• Task to complete
Only a number is wanted: how many lines in the records below contain "Blender"?

• Supplied records
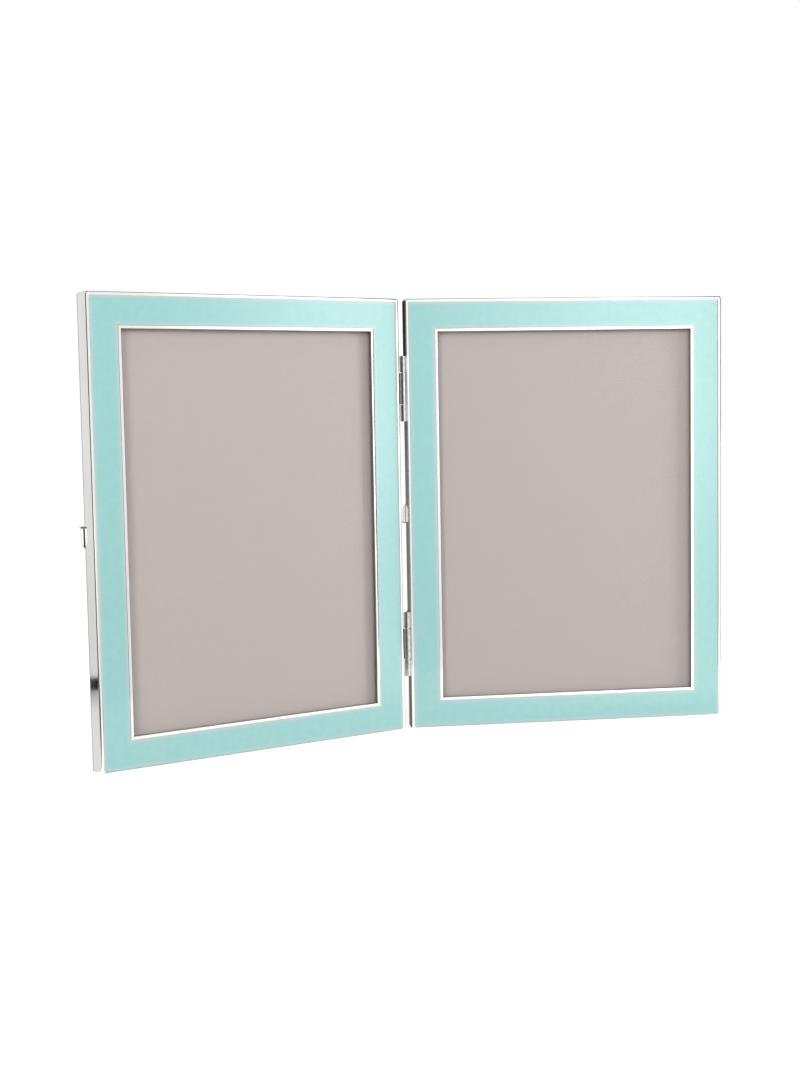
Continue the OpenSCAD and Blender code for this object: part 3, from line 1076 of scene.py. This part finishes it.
for side in ("right", "left"):
    inner_clip = clip_mesh()
    inner_clip.transform(Matrix.Translation((clip_pivot.x, clip_low.y, clip_pivot.z))
                         @ Matrix.Scale(-1, 4, (1, 0, 0)))
    set_in_place("inner_turn_clip_" + side, inner_clip, side, "inner_clip_" + side, silver,
                 "inner_clip_" + side, clip_edge_r)
    outer_clip = clip_mesh()
    outer_clip.transform(Matrix.Translation((frame_w - clip_pivot.x, clip_low.y, clip_pivot.z))
                         @ Matrix.Scale(-1, 4, (0, 0, 1)))
    set_in_place("outer_turn_clip_" + side, outer_clip, side, "outer_clip_" + side, silver,
                 "outer_clip_" + side, clip_edge_r)


# Each clip turns on a slotted wood screw with a domed head, driven into the core.
# The tree takes the rivets' head, cuts the slot and leaves each screw as it was turned.
screw_head_d = 0.005
screw_head_h = 0.0013
screw_rim_h = 0.00052
screw_shank_d = 0.0024
screw_shank_l = 0.0066
screw_slot_w = 0.0008
screw_slot_depth = 0.0006
screw_play = 0.00012
screw_spins = {"right": 3, "left": 4}


def slotted_head(given):
    head = domed_head(given)
    size = head.node("ShaderNodeCombineXYZ", {}, {
        "X": given["Head Width"] * 2.0, "Y": given["Slot Width"], "Z": given["Slot Depth"] * 2.0})
    cutter = moved(head.node("GeometryNodeMeshCube", {}, {"Size": size}), given["Head Height"])
    return head.node("GeometryNodeMeshBoolean", {"operation": "DIFFERENCE"},
                     {"Mesh 1": head, "Mesh 2": cutter})


screw_tree = fastener_tree(
    "clip_screws", ["Head Width", "Head Height", "Rim Height", "Shank Width", "Shank Length",
                    "Slot Width", "Slot Depth"], slotted_head, nickel)
screw_foot = clip_low.y + clip_t + screw_play
screw_places = [(x, screw_foot, clip_pivot.z) for x in (clip_pivot.x, frame_w - clip_pivot.x)]
screw_sizes = {
    "Turn": (-math.pi / 2, 0, 0), "Head Width": screw_head_d, "Head Height": screw_head_h,
    "Rim Height": screw_rim_h, "Shank Width": screw_shank_d, "Shank Length": screw_shank_l,
    "Slot Width": screw_slot_w, "Slot Depth": screw_slot_depth}
for side in ("right", "left"):
    screws = grown(screw_tree, screw_places, screw_sizes | {"Spin Seed": screw_spins[side]})
    set_in_place("turned_screws_" + side, screws, side, "frame_" + side, nickel,
                 "clip_screws_" + side)
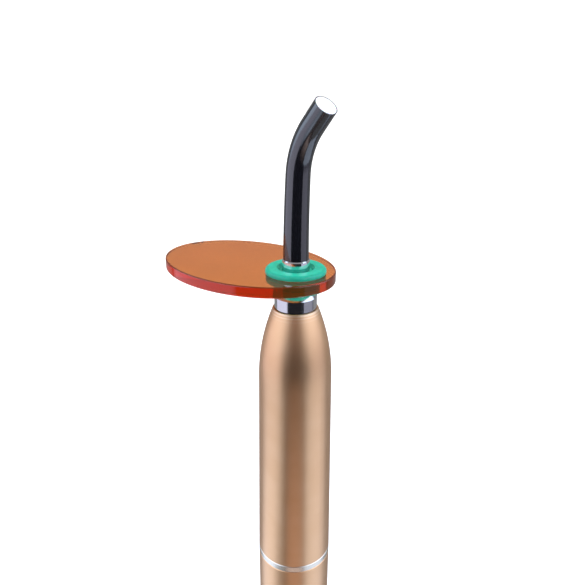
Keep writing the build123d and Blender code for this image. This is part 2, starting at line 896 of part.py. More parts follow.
with BuildPart() as guide_jacket:
    add(full_rod)
    add(clear_rod, mode=Mode.SUBTRACT)
guide_jacket.part.label = "guide_jacket"
export_step(guide_jacket.part, "parts/guide_jacket.step")

ferrule_chamfer = 0.3
groove_low = oring_station - oring_groove_width / 2
groove_high = oring_station + oring_groove_width / 2
with BuildPart() as guide_ferrule:
    with BuildSketch(Plane.XZ):
        with BuildLine():
            Polyline(
                (rod_radius, ferrule_foot),
                (ferrule_plug, ferrule_foot),
                (ferrule_plug, groove_low),
                (oring_groove, groove_low),
                (oring_groove, groove_high),
                (ferrule_plug, groove_high),
                (ferrule_plug, ferrule_step),
                (ferrule_flange, ferrule_step),
                (ferrule_flange, ferrule_flange_top),
                (ferrule_radius, ferrule_flange_top),
                (ferrule_radius, ferrule_top - ferrule_chamfer),
                (ferrule_radius - ferrule_chamfer, ferrule_top),
                (rod_radius, ferrule_top),
                close=True,
            )
        make_face()
    revolve(axis=Axis.Z)
guide_ferrule.part.label = "guide_ferrule"
export_step(guide_ferrule.part, "parts/guide_ferrule.step")

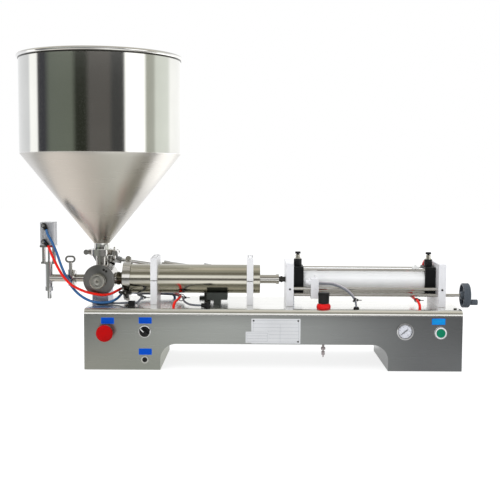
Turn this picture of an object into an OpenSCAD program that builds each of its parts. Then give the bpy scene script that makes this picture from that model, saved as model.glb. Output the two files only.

• Full answer
2